投資行動を一言で表すなら“将来の納得に対し現在の不納得で行動する”に尽きる。現時点で皆が納得する将来性は株価に織り込まれ済み、投資妙味はない。納得できないもの、つまり不確実な将来に挑むことが投資である。これは投資に限らず企業経営、事業推進、延いては個人の生き様など将来に挑む全ての基礎だ。経営判断に誰もが納得できる状況とは、付加価値を生む機会である社会の歪みが既知となっている場合に多い。誰も気づかないところにビジネスチャンスは存在し、だから競合他社の早期参入も許さない。または皆が避けたい危険地帯にこそ掘り出されていない宝が埋まっている可能性があるのだ。個人においても周囲の納得を得るだけの生き方に面白味はない。それらを振り切ってでも走ることが自らの可能性を高めることに繋がるだろう。アウトローとは言わないが、普通とは違う生き様に信念をもって突き進む人に憧れるのも人間の性である。

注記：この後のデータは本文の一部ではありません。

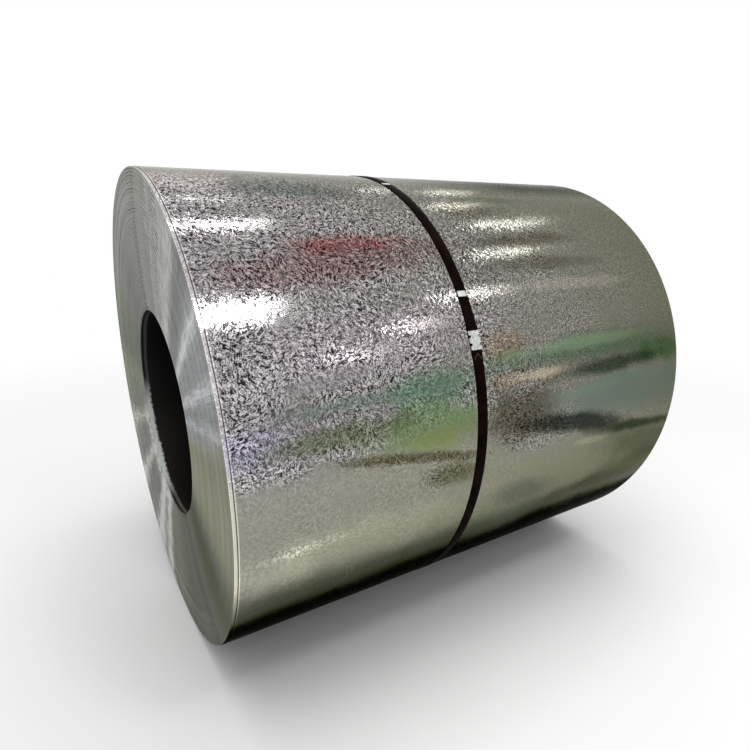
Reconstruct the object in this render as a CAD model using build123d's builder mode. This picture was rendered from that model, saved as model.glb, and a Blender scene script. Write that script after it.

現在の不納得で行動するとはいえ、判断を下す自身が納得しなければ前に進めない。最も辛いのは、自ら納得できないのに周囲の納得だけで推し進められてしまうこと、人形となることである。経営者は孤独と言われ、個人であれば自己責任の一言で片づけられるが、誰が何を言おうと進むべき時は進む。組織を動かす時も同じ、全員の納得を待っていては遅い。新しいことに挑戦する際に周囲の納得や理解を得られることは稀である。歴史に習えば大義を掲げることをその代わりとした。結果を見せ続けることもまた納得や理解を超える関係を築く。それを信頼と呼ぶ。独りよがりにならず、社員や顧客の将来を守る責任と覚悟を持ち彼らを仲間とできれば展開は加速するが、しかし判断は自ら下さねばならないのだ。現代のような人材の多様性が求められる組織、顧客対応において全てのニーズを汲み上げることよりも、それらを抑えて将来の納得を作り上げることが本質的なリーダーシップだろうし真の顧客本位な姿勢なのではないか。“自らへの納得”と行動をもって時の審判に耐え、結果にこだわらなければ新しい道は築けない。そこに合理性の入る余地は少ない。
「後ろが引きちぎれても組織は成長を目指さなければならない。」とは当社創業者澤上篤人の口癖だ。組織の規模や成長段階によってそぐわない点もあるが、社会変革を起こそうと挑むには必要な考え方である。最後にその考え方を体現する組織を紹介したい。公益財団法人“さわかみオペラ芸術振興財団”だ。
財産が殖えた先には使い方が求められる…よって今からカッコよいおカネの使い方を提示しよう。おカネを回すことで経済は動く…せっかく使うなら人間こそが持つ芸術の分野を皆で支えよう。一般生活者を対象とする当社に対し、一見ブルジョアに見える同財団は、さわかみグループから生まれたとはいえ社内外から理解を得難い。それでも走り続ける勢いに追いつけない社員も発生、組織も財務も厳しい状態が続く。しかし切り取った“今”という瞬間を見ると、携わる社員の目に炎が見える。脳だけで判断せず、状況だけで批判せず、現場でどれほど新しい感動を生んでいるかが大切だ。現在の周囲の不納得に抗い、将来の納得へ進む姿を是非多くの方に観ていただきたい。これもまた社会をつくる投資の姿である。